--- begin EXERCISE INPUTS ---
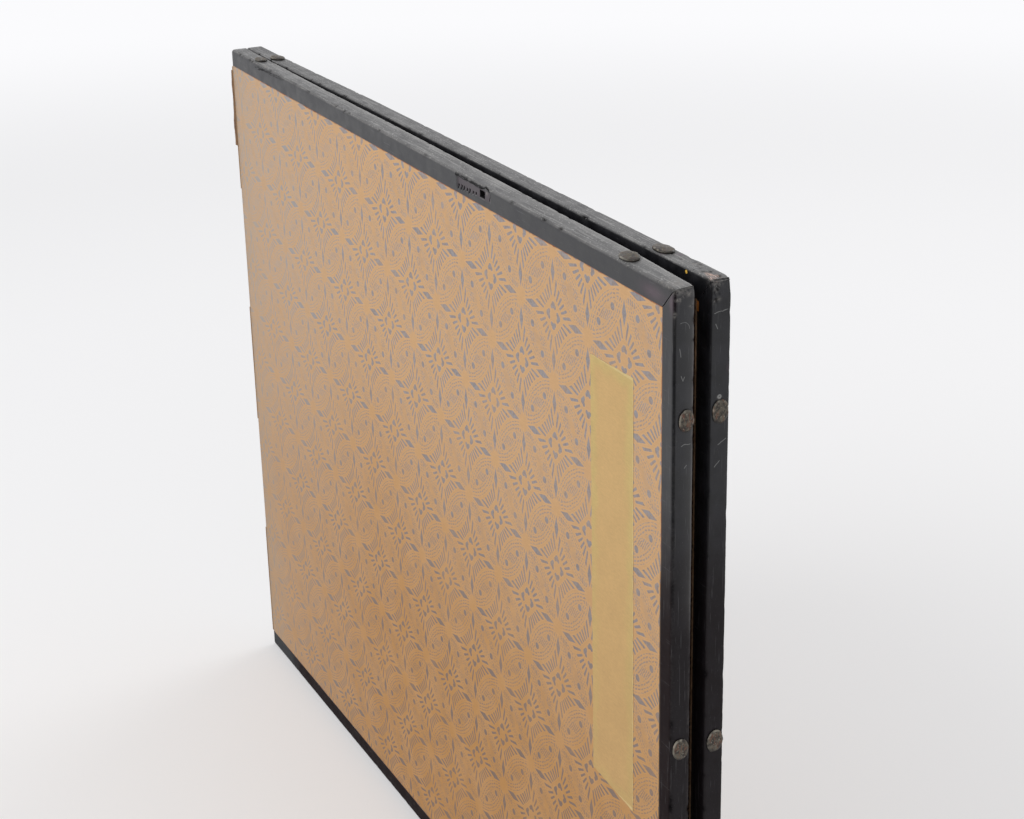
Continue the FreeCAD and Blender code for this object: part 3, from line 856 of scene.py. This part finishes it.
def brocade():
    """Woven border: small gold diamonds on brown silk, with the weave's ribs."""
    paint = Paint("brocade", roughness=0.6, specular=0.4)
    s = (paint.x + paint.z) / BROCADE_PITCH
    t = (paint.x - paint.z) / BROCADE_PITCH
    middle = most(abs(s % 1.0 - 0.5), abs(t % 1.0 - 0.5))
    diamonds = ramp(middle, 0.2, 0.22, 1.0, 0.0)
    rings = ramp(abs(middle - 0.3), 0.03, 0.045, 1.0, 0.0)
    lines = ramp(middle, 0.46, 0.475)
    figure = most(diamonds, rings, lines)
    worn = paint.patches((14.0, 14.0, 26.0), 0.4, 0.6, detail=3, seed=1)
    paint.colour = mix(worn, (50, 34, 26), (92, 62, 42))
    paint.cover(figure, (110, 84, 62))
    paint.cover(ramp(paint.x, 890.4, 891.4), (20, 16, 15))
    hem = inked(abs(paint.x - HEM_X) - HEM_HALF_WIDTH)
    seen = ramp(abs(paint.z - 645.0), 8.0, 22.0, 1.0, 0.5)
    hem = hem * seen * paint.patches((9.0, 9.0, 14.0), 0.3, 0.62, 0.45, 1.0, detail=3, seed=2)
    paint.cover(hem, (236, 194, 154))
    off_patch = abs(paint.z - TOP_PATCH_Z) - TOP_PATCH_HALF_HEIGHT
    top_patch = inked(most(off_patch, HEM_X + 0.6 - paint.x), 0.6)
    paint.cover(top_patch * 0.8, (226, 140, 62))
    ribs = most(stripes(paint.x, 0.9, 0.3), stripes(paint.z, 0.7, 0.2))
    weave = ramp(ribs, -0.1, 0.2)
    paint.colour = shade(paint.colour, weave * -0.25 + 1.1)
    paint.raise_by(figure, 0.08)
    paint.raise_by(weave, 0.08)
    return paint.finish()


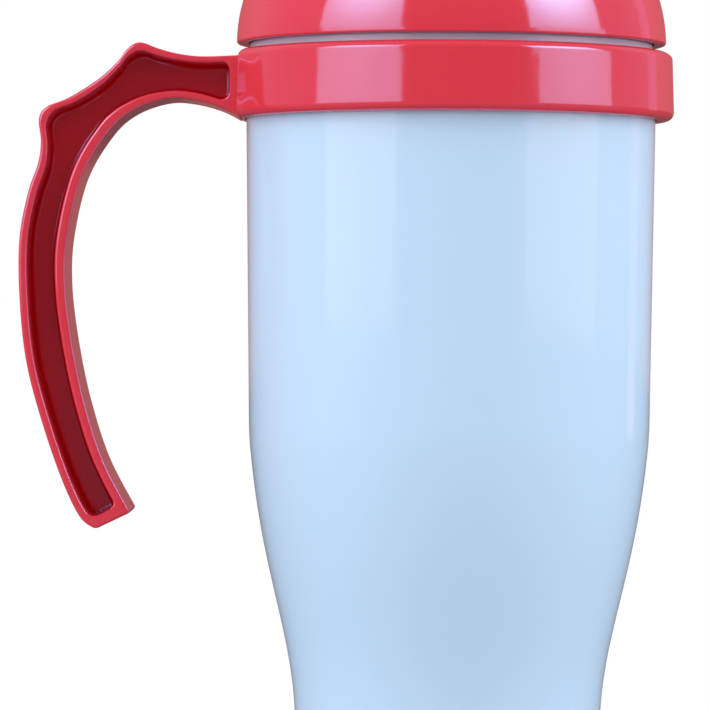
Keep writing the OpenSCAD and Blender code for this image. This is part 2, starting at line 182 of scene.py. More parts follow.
--- end EXERCISE INPUTS ---
DIRECTIONS: Can you reproduce all the material exactly?

PROBLEM SOLUTION:
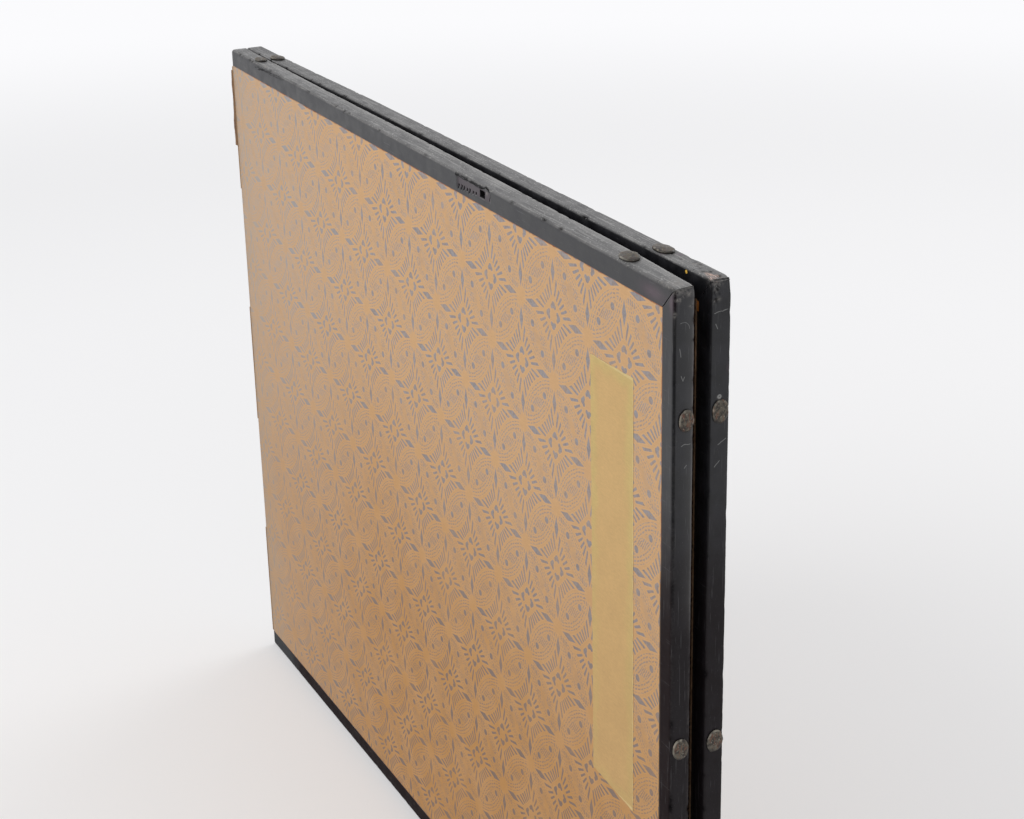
Continue the FreeCAD and Blender code for this object: part 3, from line 856 of scene.py. This part finishes it.
def brocade():
    """Woven border: small gold diamonds on brown silk, with the weave's ribs."""
    paint = Paint("brocade", roughness=0.6, specular=0.4)
    s = (paint.x + paint.z) / BROCADE_PITCH
    t = (paint.x - paint.z) / BROCADE_PITCH
    middle = most(abs(s % 1.0 - 0.5), abs(t % 1.0 - 0.5))
    diamonds = ramp(middle, 0.2, 0.22, 1.0, 0.0)
    rings = ramp(abs(middle - 0.3), 0.03, 0.045, 1.0, 0.0)
    lines = ramp(middle, 0.46, 0.475)
    figure = most(diamonds, rings, lines)
    worn = paint.patches((14.0, 14.0, 26.0), 0.4, 0.6, detail=3, seed=1)
    paint.colour = mix(worn, (50, 34, 26), (92, 62, 42))
    paint.cover(figure, (110, 84, 62))
    paint.cover(ramp(paint.x, 890.4, 891.4), (20, 16, 15))
    hem = inked(abs(paint.x - HEM_X) - HEM_HALF_WIDTH)
    seen = ramp(abs(paint.z - 645.0), 8.0, 22.0, 1.0, 0.5)
    hem = hem * seen * paint.patches((9.0, 9.0, 14.0), 0.3, 0.62, 0.45, 1.0, detail=3, seed=2)
    paint.cover(hem, (236, 194, 154))
    off_patch = abs(paint.z - TOP_PATCH_Z) - TOP_PATCH_HALF_HEIGHT
    top_patch = inked(most(off_patch, HEM_X + 0.6 - paint.x), 0.6)
    paint.cover(top_patch * 0.8, (226, 140, 62))
    ribs = most(stripes(paint.x, 0.9, 0.3), stripes(paint.z, 0.7, 0.2))
    weave = ramp(ribs, -0.1, 0.2)
    paint.colour = shade(paint.colour, weave * -0.25 + 1.1)
    paint.raise_by(figure, 0.08)
    paint.raise_by(weave, 0.08)
    return paint.finish()


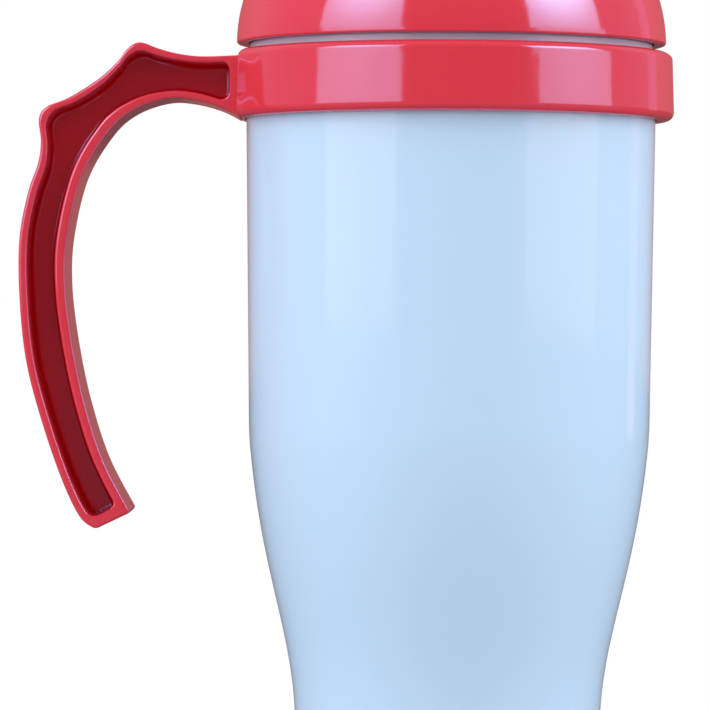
Keep writing the OpenSCAD and Blender code for this image. This is part 2, starting at line 182 of scene.py. More parts follow.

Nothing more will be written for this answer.